Very low mass bursts are sometimes missed. Bursts of moderate mass (around 10^8 solar masses) are detected, but their mass sometimes underestimated, as you can see above. I thought this might be due to the fit favouring longer decay times for older component, so that some blue stars are accounted for by ongoing formation instead of the burst. Upon investigation though, I found that the old component decay time and burst mass were not very strongly correlated, so the reason for mass underestimation still merits some study.

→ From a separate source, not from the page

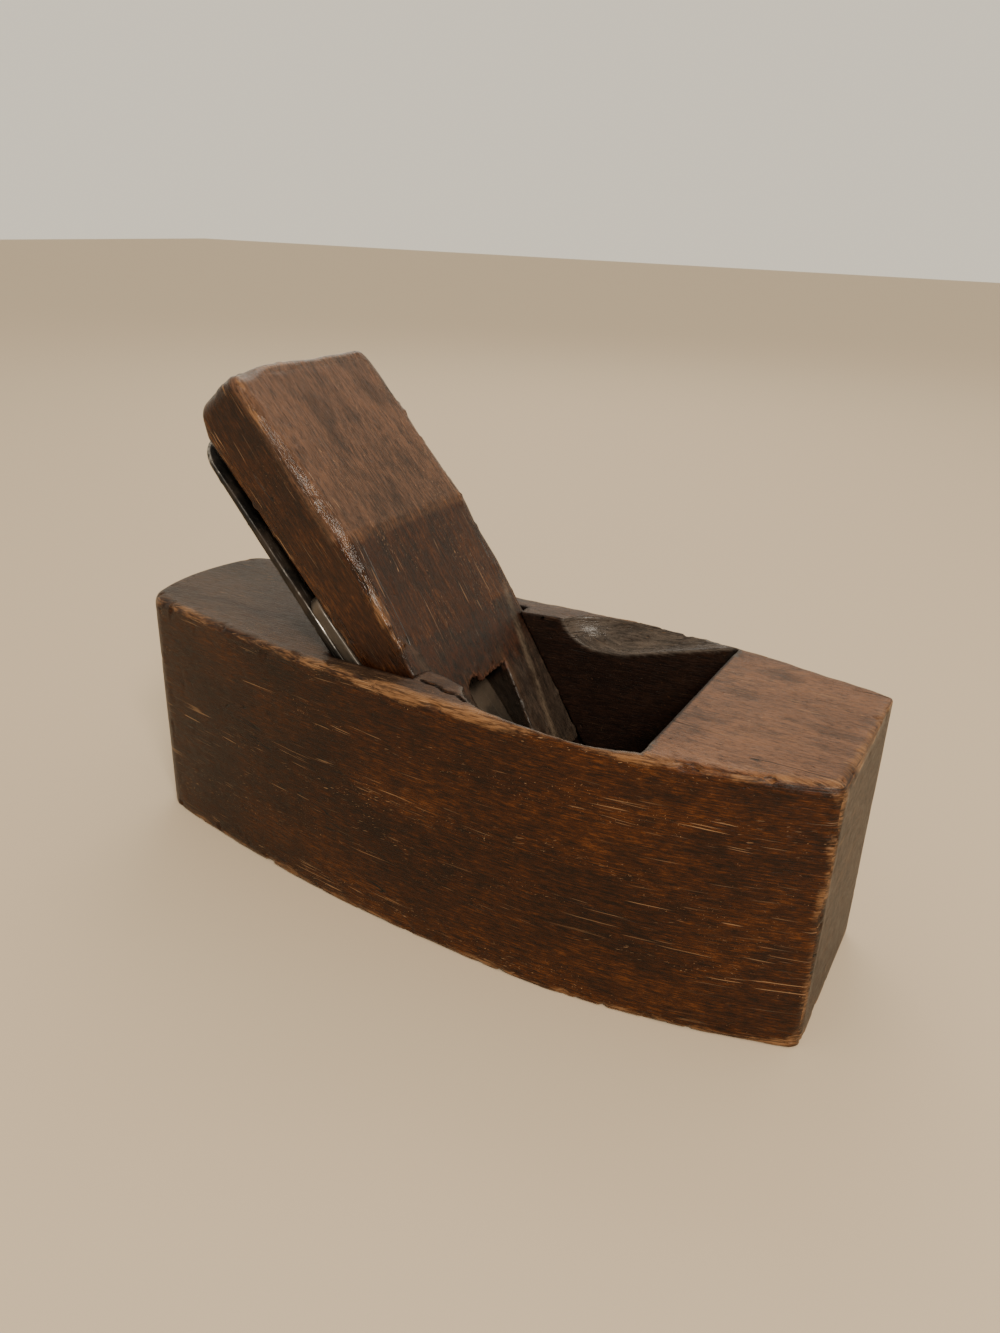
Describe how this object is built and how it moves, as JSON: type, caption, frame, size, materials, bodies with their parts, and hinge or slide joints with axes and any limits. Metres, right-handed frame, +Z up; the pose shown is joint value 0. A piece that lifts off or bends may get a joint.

Application to XSHOOTER Data
Now confident in the reliability of fits performed with these priors, I turned BAGPIPEs on the TDE data, which of course has no “known” SFH. Here are some of my results:
As you can see, the TDE hosts exhibit strong evidence of recent starburst activity, with star formation rates much higher than the typical ambient rate of 2-3 solar masses per year. Almost all of the fits find old components which are consistent with observational evidence for star formation at cosmic noon, and with burst components consistent with present day starburst galaxies. This is a compelling reason to believe they are representative of the “true” star formation history of these hosts.
Conclusions
It seems that starburst activity in the past 3 billion years of a galaxy’s history is inferable with some reliability, given that certain assumptions about what constitutes a physically realistic SFH are made. With that in mind, I’ve applied this to the spectra of several TDE hosts, and found that they indeed seem to share the statistical behaviour of AGN.
With that said, it’s important to note that eight samples available to me for this project are not nearly a large enough sample size to draw this conclusion. This “proof of concept” has applications for larger research projects, and it would certainly be valuable to apply fits with the R4 priors to larger sample size, with priors more carefully tailored to host morphology, and to compare these results to quiescent galaxies with similar morphologies.